**DIRECTIVE:**
Quote verbatim every line from the line containing "obj.data.transform(world)" to the line containing "with the CAD", inclusive of both, and no other line.
## START EXERCISE MATERIAL
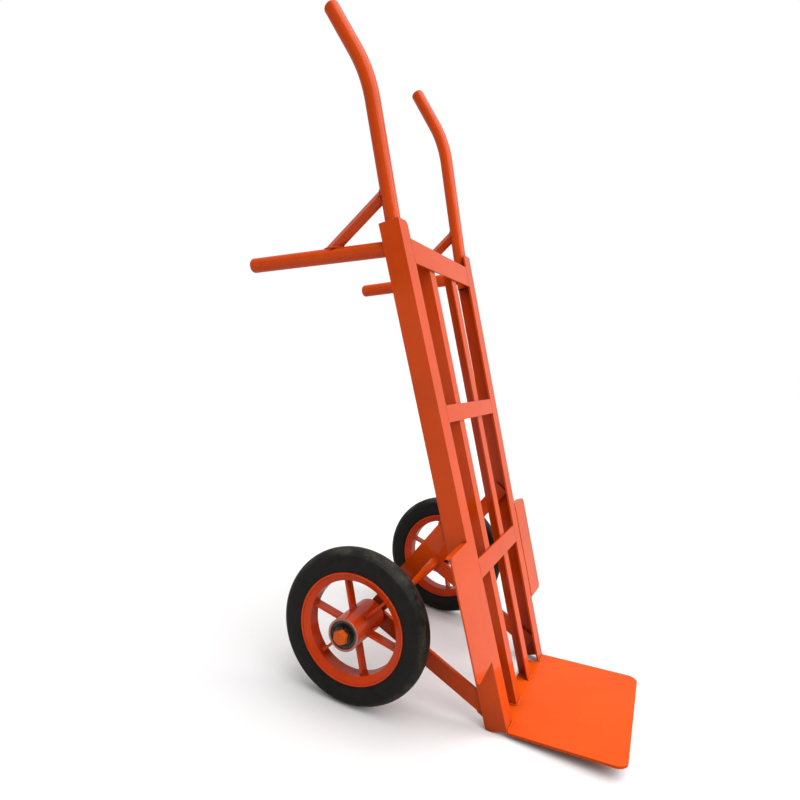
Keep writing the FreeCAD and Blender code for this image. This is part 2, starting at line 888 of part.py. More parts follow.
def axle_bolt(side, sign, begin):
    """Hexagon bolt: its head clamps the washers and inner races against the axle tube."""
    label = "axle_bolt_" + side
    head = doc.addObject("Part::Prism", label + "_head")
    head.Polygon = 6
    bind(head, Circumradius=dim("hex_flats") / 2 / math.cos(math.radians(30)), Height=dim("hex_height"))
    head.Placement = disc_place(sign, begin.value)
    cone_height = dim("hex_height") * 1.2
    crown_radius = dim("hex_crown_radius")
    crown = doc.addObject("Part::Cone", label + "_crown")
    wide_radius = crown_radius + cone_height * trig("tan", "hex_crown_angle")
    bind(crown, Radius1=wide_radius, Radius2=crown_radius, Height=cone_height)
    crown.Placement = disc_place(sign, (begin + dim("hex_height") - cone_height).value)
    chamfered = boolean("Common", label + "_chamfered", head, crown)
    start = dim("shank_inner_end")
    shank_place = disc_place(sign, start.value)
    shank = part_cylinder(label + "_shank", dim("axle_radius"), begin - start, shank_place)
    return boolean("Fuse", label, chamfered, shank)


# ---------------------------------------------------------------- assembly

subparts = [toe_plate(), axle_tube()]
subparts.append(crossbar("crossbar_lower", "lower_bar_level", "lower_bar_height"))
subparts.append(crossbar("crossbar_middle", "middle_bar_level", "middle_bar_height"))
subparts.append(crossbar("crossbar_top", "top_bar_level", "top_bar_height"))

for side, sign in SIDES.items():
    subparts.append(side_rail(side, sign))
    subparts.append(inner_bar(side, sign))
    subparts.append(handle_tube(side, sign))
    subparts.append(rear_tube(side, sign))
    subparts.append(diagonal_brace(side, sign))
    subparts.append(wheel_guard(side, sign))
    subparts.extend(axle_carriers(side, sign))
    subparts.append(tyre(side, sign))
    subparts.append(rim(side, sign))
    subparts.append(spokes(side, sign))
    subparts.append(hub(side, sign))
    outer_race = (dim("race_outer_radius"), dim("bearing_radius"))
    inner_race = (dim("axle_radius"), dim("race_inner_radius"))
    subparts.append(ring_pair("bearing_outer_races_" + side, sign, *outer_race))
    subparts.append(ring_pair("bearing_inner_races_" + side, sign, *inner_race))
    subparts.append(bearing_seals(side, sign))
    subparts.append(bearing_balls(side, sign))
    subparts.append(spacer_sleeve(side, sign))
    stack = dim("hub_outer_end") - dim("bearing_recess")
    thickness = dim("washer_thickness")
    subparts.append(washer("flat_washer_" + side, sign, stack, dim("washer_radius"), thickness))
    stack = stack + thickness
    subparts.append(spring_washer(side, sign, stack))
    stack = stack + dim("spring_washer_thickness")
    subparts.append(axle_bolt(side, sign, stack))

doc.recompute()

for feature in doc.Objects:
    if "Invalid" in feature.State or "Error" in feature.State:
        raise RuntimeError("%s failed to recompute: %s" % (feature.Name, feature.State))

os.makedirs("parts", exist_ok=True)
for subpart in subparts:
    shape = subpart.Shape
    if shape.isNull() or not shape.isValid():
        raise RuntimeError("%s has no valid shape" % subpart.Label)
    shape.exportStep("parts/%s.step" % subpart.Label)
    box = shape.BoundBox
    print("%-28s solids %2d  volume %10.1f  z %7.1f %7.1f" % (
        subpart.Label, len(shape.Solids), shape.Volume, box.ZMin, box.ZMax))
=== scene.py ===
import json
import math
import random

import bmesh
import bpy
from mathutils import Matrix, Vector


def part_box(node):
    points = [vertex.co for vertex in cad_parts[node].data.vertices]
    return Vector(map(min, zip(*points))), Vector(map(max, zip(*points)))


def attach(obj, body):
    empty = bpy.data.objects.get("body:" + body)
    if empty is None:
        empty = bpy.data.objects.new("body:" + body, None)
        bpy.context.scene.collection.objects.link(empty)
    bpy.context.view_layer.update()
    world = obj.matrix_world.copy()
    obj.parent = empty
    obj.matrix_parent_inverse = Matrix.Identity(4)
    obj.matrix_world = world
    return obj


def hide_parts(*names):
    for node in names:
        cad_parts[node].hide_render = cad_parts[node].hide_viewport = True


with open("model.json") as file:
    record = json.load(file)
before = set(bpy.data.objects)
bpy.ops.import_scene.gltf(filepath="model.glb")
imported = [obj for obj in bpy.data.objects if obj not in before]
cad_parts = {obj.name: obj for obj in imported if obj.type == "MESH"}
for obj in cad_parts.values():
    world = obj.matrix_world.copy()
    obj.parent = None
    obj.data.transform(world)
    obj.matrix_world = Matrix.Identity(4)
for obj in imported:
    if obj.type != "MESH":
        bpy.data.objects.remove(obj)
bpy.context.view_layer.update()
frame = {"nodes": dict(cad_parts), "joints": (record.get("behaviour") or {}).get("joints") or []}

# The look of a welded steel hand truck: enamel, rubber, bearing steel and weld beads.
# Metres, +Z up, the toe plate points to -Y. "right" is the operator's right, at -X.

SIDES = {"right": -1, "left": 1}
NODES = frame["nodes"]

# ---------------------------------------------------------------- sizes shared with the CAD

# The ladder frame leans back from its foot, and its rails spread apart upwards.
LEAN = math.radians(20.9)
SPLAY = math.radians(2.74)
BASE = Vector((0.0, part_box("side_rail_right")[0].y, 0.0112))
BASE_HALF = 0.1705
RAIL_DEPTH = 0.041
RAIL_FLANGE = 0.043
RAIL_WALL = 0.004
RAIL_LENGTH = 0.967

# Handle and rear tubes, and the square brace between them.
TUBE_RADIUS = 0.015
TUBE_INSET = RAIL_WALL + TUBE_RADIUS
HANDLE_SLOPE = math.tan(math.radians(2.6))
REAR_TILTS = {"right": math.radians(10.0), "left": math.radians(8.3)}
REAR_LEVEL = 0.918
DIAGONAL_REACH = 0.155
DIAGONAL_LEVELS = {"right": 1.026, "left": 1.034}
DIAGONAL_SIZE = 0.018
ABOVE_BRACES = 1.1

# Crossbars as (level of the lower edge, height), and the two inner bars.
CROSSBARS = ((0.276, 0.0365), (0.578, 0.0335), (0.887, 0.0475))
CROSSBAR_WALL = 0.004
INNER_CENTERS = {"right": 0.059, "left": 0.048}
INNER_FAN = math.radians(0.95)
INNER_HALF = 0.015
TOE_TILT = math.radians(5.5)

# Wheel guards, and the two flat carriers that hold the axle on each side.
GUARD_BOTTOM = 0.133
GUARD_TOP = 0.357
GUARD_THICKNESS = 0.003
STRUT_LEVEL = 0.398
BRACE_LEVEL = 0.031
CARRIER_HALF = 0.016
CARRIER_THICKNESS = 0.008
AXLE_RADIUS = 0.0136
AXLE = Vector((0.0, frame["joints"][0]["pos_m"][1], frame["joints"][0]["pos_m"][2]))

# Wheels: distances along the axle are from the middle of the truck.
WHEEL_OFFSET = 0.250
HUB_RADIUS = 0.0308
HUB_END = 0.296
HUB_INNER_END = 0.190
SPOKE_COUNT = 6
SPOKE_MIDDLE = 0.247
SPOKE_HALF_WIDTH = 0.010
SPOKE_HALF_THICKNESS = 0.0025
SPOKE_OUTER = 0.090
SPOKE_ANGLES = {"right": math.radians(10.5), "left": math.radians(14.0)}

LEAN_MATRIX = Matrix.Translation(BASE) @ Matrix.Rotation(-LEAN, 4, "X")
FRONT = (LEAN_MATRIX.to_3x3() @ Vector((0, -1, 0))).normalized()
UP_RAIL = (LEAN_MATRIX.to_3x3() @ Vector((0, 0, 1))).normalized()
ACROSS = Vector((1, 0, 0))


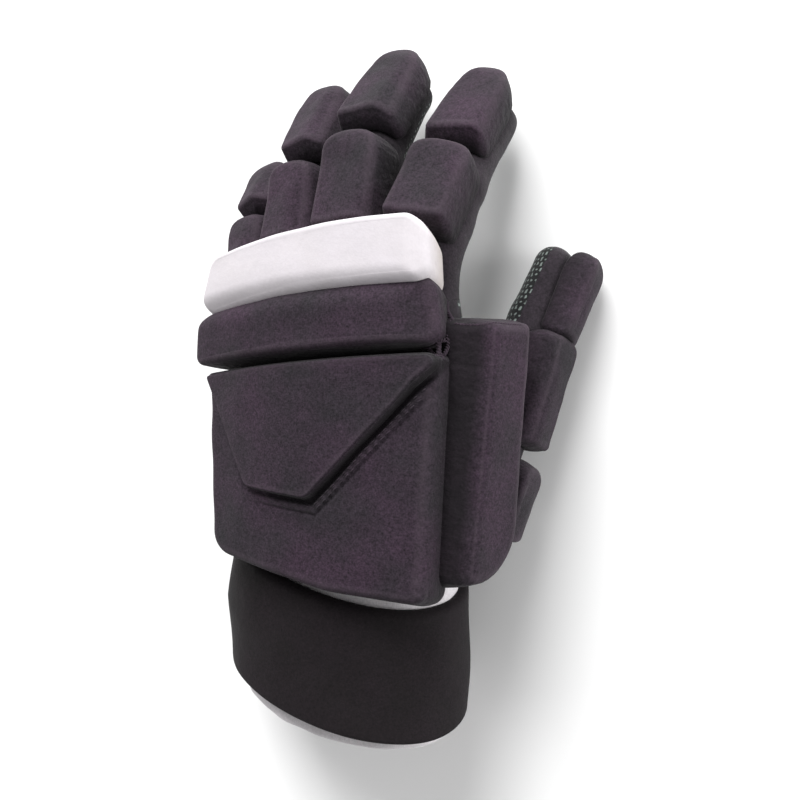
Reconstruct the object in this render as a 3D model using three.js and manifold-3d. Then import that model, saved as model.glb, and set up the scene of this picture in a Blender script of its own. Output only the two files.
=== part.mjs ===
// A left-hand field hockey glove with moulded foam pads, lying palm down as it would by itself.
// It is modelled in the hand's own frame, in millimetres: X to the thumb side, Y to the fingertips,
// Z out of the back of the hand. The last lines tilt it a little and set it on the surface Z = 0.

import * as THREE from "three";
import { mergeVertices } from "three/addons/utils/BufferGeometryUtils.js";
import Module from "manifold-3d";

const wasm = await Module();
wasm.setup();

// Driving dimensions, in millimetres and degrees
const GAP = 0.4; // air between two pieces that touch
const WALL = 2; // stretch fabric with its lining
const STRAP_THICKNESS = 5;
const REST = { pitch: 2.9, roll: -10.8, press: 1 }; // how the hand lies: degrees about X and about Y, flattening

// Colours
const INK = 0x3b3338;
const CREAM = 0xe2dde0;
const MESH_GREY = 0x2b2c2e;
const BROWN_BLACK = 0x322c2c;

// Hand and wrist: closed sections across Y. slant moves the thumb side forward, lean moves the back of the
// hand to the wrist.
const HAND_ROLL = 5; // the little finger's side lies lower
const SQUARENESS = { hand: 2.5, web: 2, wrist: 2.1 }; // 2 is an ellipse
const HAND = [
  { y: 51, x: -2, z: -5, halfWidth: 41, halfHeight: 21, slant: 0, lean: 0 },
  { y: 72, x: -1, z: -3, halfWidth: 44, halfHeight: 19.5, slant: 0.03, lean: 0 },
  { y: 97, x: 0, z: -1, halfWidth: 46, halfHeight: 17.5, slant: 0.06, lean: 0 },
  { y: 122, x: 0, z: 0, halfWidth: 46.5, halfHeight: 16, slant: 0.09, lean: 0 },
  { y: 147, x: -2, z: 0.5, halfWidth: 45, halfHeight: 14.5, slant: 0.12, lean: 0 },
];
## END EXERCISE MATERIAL
**EXERCISE OUTPUT:**
    obj.data.transform(world)
    obj.matrix_world = Matrix.Identity(4)
for obj in imported:
    if obj.type != "MESH":
        bpy.data.objects.remove(obj)
bpy.context.view_layer.update()
frame = {"nodes": dict(cad_parts), "joints": (record.get("behaviour") or {}).get("joints") or []}

# The look of a welded steel hand truck: enamel, rubber, bearing steel and weld beads.
# Metres, +Z up, the toe plate points to -Y. "right" is the operator's right, at -X.

SIDES = {"right": -1, "left": 1}
NODES = frame["nodes"]

# ---------------------------------------------------------------- sizes shared with the CAD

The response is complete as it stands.